▶ **WHAT IS REQUIRED**:
Using the listing below, copy exactly the lines from the one containing "node(phone, 'arm_rod', armRod(), brass);" to the one containing "in imported if", both lines included, and no others.
========================================
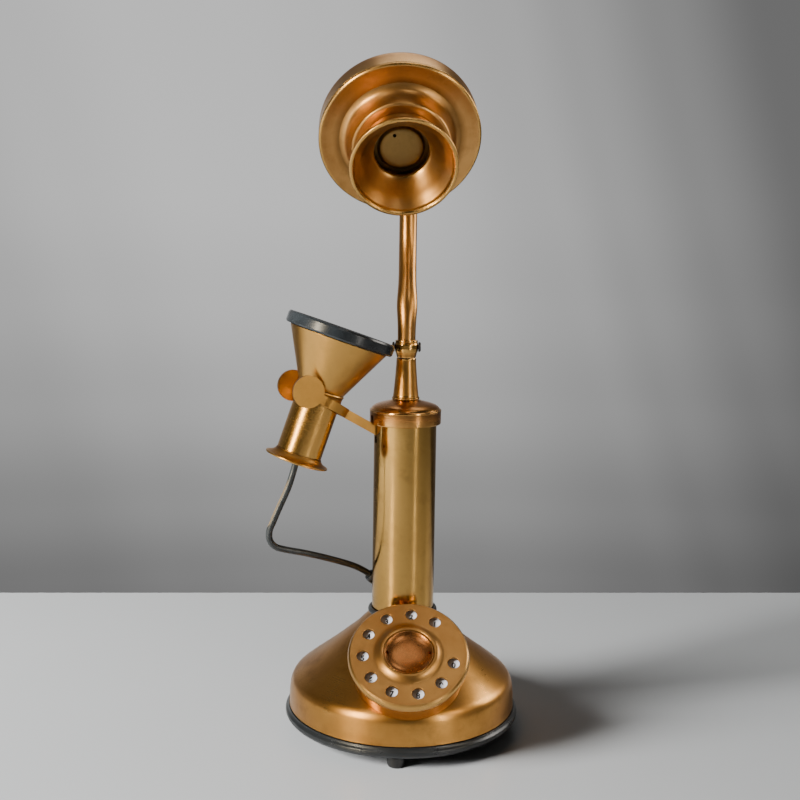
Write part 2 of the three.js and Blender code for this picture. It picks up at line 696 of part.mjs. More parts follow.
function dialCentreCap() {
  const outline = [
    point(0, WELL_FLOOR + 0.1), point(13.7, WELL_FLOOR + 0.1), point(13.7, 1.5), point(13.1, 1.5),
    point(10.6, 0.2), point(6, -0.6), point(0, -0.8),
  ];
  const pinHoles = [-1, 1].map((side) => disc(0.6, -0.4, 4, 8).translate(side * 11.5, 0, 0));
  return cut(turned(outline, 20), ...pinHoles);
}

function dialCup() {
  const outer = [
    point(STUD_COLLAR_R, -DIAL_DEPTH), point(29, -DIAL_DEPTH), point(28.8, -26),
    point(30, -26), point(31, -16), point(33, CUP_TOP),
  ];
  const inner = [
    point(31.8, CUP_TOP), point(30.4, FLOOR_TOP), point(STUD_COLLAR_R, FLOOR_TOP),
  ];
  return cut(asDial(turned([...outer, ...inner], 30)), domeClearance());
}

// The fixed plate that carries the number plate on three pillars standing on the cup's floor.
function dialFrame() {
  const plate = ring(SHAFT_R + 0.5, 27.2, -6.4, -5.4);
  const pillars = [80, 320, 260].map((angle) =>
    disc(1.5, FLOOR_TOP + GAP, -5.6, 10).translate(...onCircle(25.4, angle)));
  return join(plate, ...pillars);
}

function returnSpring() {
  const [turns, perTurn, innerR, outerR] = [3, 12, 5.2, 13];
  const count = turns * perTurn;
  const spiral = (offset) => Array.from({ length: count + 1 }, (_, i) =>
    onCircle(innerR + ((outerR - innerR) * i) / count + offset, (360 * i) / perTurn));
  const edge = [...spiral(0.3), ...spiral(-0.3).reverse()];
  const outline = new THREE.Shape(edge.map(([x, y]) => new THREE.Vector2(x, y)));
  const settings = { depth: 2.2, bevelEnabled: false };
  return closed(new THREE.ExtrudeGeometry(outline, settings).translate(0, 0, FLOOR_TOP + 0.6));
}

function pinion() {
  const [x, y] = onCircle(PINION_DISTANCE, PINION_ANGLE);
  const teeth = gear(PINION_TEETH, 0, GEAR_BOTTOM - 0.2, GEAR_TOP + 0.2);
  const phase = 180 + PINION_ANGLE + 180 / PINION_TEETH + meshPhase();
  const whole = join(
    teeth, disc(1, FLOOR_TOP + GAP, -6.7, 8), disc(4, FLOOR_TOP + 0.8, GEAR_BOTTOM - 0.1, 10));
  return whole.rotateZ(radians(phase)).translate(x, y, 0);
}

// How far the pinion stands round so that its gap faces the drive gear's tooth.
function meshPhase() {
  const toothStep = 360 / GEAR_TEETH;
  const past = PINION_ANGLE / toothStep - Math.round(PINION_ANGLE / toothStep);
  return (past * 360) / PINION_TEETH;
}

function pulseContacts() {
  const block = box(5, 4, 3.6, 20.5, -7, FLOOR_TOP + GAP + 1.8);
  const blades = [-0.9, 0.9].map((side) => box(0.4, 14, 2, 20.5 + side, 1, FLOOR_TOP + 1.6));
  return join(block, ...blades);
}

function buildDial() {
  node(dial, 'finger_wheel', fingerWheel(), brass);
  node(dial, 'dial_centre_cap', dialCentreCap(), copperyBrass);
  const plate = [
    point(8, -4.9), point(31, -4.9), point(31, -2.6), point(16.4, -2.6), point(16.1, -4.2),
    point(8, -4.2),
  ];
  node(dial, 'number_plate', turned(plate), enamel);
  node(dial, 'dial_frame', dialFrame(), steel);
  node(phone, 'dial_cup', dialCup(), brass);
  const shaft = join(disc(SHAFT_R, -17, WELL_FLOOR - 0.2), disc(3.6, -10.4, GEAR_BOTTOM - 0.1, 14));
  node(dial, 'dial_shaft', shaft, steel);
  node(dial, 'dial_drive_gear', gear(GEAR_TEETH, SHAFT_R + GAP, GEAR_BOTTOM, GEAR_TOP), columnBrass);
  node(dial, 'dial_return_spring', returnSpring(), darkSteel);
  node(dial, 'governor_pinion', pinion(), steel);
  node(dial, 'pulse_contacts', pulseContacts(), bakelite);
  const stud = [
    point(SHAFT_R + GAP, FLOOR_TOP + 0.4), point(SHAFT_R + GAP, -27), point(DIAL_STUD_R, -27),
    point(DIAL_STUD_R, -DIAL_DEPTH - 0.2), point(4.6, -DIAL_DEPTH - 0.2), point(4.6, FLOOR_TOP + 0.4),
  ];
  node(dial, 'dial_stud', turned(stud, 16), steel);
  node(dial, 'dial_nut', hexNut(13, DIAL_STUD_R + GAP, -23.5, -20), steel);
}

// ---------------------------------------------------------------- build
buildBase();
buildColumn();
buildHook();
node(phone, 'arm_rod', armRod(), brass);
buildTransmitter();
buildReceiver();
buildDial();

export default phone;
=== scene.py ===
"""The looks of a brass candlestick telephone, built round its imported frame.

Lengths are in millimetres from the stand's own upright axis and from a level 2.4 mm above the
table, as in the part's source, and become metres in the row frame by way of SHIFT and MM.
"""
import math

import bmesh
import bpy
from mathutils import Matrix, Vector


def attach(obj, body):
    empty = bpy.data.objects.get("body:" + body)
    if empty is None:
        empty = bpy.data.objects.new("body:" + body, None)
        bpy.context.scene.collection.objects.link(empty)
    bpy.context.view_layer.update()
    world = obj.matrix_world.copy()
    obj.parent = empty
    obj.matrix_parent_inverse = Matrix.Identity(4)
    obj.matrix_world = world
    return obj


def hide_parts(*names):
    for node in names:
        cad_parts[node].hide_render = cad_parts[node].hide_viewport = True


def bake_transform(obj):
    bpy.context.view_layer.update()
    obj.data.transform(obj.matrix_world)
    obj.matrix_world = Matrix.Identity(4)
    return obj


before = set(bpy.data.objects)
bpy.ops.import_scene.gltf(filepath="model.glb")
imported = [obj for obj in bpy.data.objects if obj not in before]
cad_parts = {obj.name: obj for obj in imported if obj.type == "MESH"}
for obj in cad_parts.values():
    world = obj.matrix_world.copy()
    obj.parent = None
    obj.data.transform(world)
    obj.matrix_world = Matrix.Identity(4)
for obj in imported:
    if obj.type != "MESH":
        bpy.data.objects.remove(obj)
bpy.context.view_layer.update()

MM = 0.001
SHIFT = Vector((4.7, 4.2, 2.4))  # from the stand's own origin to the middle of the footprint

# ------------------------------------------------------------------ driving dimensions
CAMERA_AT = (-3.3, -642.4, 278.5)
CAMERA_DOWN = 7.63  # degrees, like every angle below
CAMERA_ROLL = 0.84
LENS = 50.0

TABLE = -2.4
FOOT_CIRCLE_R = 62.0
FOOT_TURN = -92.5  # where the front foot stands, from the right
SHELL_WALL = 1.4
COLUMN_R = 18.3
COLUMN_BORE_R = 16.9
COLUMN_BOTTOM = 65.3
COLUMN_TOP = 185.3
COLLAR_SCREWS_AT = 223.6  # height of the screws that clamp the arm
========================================
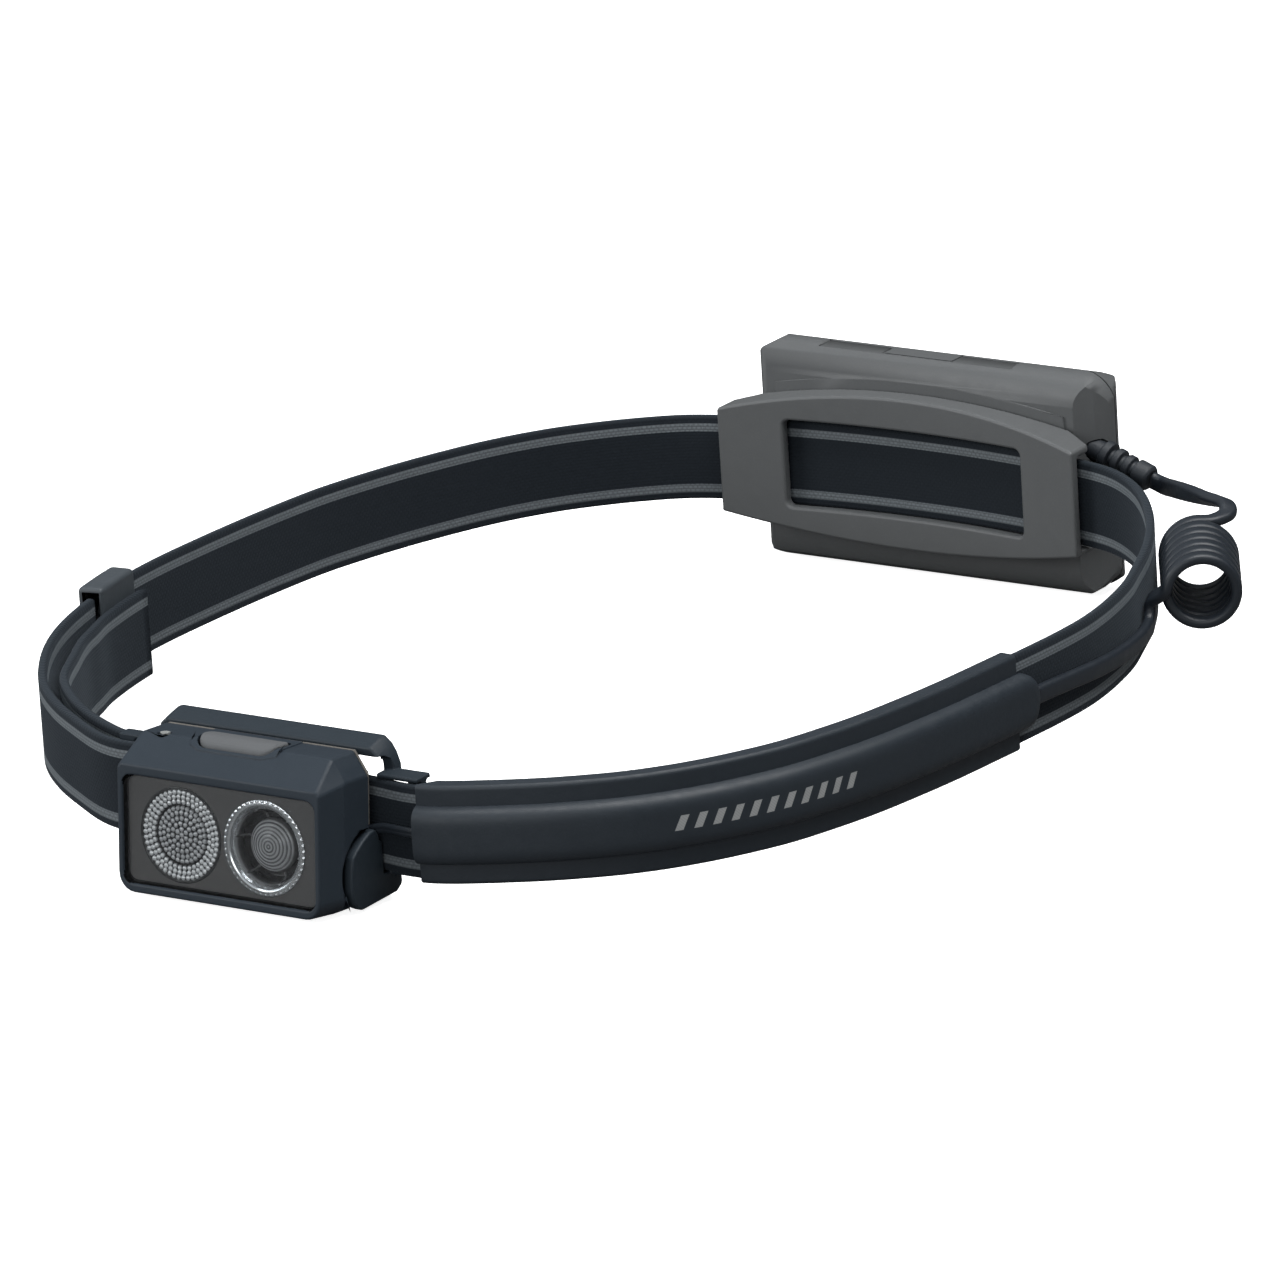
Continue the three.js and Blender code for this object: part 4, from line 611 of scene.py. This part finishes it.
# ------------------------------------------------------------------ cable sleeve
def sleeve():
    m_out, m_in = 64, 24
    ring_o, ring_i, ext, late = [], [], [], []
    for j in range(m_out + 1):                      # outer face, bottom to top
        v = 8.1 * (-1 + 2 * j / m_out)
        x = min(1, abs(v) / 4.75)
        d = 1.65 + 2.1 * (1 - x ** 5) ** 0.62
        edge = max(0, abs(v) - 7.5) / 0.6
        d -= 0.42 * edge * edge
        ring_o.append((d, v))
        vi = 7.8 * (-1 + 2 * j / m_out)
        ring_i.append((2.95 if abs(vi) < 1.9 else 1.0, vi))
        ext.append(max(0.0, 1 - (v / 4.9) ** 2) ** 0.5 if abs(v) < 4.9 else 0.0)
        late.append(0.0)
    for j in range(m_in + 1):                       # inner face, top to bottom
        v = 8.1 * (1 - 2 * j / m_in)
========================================
▶ **TASK OUTPUT**:
node(phone, 'arm_rod', armRod(), brass);
buildTransmitter();
buildReceiver();
buildDial();

export default phone;
=== scene.py ===
"""The looks of a brass candlestick telephone, built round its imported frame.

Lengths are in millimetres from the stand's own upright axis and from a level 2.4 mm above the
table, as in the part's source, and become metres in the row frame by way of SHIFT and MM.
"""
import math

import bmesh
import bpy
from mathutils import Matrix, Vector


def attach(obj, body):
    empty = bpy.data.objects.get("body:" + body)
    if empty is None:
        empty = bpy.data.objects.new("body:" + body, None)
        bpy.context.scene.collection.objects.link(empty)
    bpy.context.view_layer.update()
    world = obj.matrix_world.copy()
    obj.parent = empty
    obj.matrix_parent_inverse = Matrix.Identity(4)
    obj.matrix_world = world
    return obj


def hide_parts(*names):
    for node in names:
        cad_parts[node].hide_render = cad_parts[node].hide_viewport = True


def bake_transform(obj):
    bpy.context.view_layer.update()
    obj.data.transform(obj.matrix_world)
    obj.matrix_world = Matrix.Identity(4)
    return obj


before = set(bpy.data.objects)
bpy.ops.import_scene.gltf(filepath="model.glb")
imported = [obj for obj in bpy.data.objects if obj not in before]
cad_parts = {obj.name: obj for obj in imported if obj.type == "MESH"}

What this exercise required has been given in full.